In a 1987 interview for The Kate Bush Club, Bush recounted her experience of directing the video, "I had such strong visual ideas while I was writing the song that I wanted to give directing another go. It's the first time the video and song have come together. Although this was the most complicated of my directions, it was so much easier for me because I appeared in it only briefly, so I could concentrate on being behind the camera which I really enjoy.
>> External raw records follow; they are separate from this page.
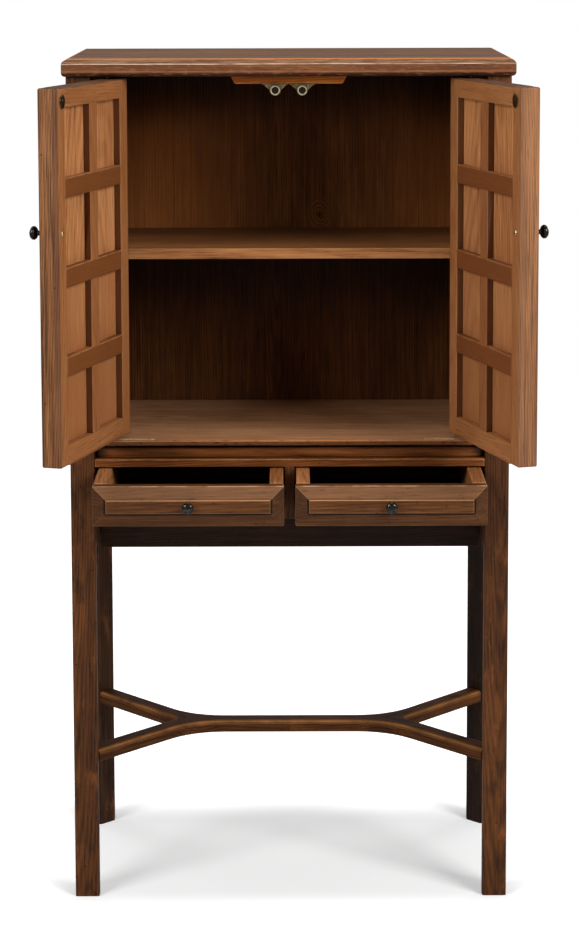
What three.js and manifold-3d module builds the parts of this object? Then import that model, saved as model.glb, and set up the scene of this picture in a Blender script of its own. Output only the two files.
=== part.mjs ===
// Bar cabinet on tall legs: two framed doors, one inner shelf, a pull-out serving shelf and two drawers.
// Millimetres, +Z up. The front is at -Y. The doors stand open and the drawers part way out.
import * as THREE from 'three';
import { mergeVertices } from 'three/addons/utils/BufferGeometryUtils.js';
import Module from 'manifold-3d';

const wasm = await Module();
wasm.setup();

// Driving dimensions of the carcass
const overall_width = 830; // across the four posts
const overall_depth = 465; // front to back of the posts
const overall_height = 1613; // floor to the flat of the top
const post_size = 46; // square section
const post_corner_radius = 4;
const leg_chamfer = 25; // inner corner of each leg, where a stretcher arm lands
const glue_gap = 0.3; // between a piece and what it seats on

// The top board and its thumbnail moulding
const top_thickness = 33.5;
const top_side_overhang = 7;
const top_front_overhang = 15;
const top_back_overhang = 2;
const moulding_width = 10; // how far the flat of the top stands in from the nose
const moulding_drop = 10; // from the flat down to the nose
const moulding_step = 2.5; // the little fillet beside the flat
const lower_round = 7; // the rounded lower edge

// Cabinet floor and inner shelf
const floor_top = 893;
const floor_thickness = 11;
const floor_setback = 2; // behind the front of the posts
const lower_compartment_height = 336; // from the floor to the shelf
const inner_shelf_thickness = 20;
const inner_shelf_setback = 73;
const housing_depth = 6; // of the grooves in the sides that hold floor and shelf

// Sides and back
const side_thickness = 22;
const back_thickness = 12;
const back_setback = 8; // in from the back of the posts
const back_seam_shares = [0.18, 0.365, 0.52, 0.71, 0.86]; // of the width, where its planks meet
const back_seam_width = 2;
const back_seam_depth = 1.2;

// The pull-out shelf under the cabinet floor
const slide_thickness = 19.5;
const slide_gap_above = 6;
const slide_clearance = 0.3; // of a sliding piece on what it runs on
const slide_side_gap = 2.6;
const slide_setback = 16;
const slide_back_gap = 24; // behind it when it is stowed

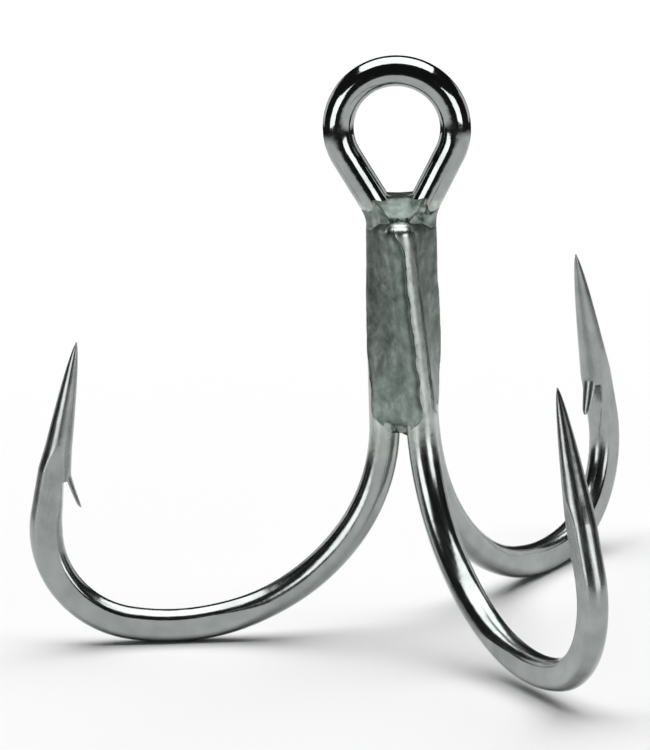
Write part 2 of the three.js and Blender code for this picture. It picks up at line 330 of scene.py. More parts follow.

It was wonderful to work with people who I admire so much and was a very exciting experience."

Before the editing of the full video could be completed, a minute-long segment was created for Top of the Pops, but the show refused to play it as they considered it to be "too violent". Channel 4's The Tube aired the video in its entirety and it was also shown in cinemas as an accompaniment to a feature film.

==Critical reception==
Upon its release, William Leith of NME described "Experiment IV" as a "slow, creeping song" and a "mood piece" which is "more reserved and wintry" than "Hounds of Love". Mark Putterford of Kerrang! wrote, "Chilling, moody, beautiful... you know the kind of magical musical spell our Kate can weave, and even if you haven't been mesmerised by her yet there's every chance that this one will do the trick." Jerry Smith of Music Week called it "dramatic" and "excellently produced". Roger Morton of Record Mirror noted that Bush "sets [her] vision of a future where music is used as a weapon of destruction to another one of those nudging, understated melodies". He added, "This one's all gliding guitars and whispered warbling, fading into throbbing Apocalypse Now chopper blades." Edwin Pouncey of Sounds praised the "chilly fantasy" as "an epic to curl up with on some storm torn winter's evening". He added that Bush "crams more into seven inches of plastic than most science fiction writers could fit into a trilogy of novels".

==Track listing==
All songs written by Kate Bush.

- 7" single (UK)

- 12" single (UK)

| No. | Title | Length |
|---|---|---|
| 1. | "Experiment IV" | 4:21 |
| 2. | "Wuthering Heights" (new vocal) | 4:56 |

| No. | Title | Length |
|---|---|---|
| 1. | "Experiment IV" (12" mix) | 6:38 |
| 2. | "Wuthering Heights" (new vocal) | 4:56 |
| 3. | "December Will Be Magic Again" | 4:50 |

==Charts==

| Chart (1986) | Peak position |
|---|---|
| Europe (European Top 100 Singles) | 66 |
| Finland (Suomen virallinen lista) | 21 |
| German Singles Chart | 50 |
| Irish Singles Chart | 12 |
| Luxembourg (Radio Luxembourg) | 16 |
| UK Singles Chart | 23 |

In Australia, "Experiment IV" narrowly missed the Kent Music Report top 100 singles chart in December 1986.